Apart from direct dissemination at conferences, we have advertised the start of the project on the partners' web sites and brochures, and have set up a dedicated web site ( A dedicated workshop has been held in the middle of the project, in the Spring 2015. It brought together academics and industrial partners and attendees, to disseminate the progress made and build links to explore possibilities for future exploitation. As the achievements of M3d have been made possible through the association of physicists and chemists, the project also contributes to raise the awareness both in research centers and in the broad public, that innovation can be searched through interdisciplinary effort,.

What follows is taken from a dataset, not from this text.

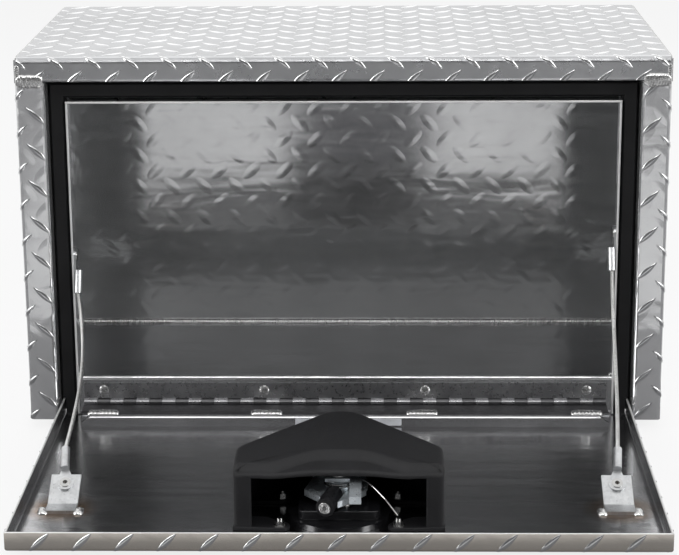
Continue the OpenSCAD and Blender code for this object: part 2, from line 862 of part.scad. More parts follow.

Exploitation has taken place and is still foreseen on technical aspects not specifically related to the objectives of M3d, however which had to be developed beyond the existing state-of-the-art for their sake. This concerns: the upscaling and catalog-ready engineered alumina template designed by the world-leading SMART company; on-demand software-assisted lithography, already included in an industrial product; sharing the latest developments of micromagnetic simulations as open-source, with a model to foster the creation of new consortia on advanced topics, based on the support and handling of the code doe advanced uses. M3d has also contributed to the higher education of several PhDs, who are now working in ICT companies targeting chips and sensors.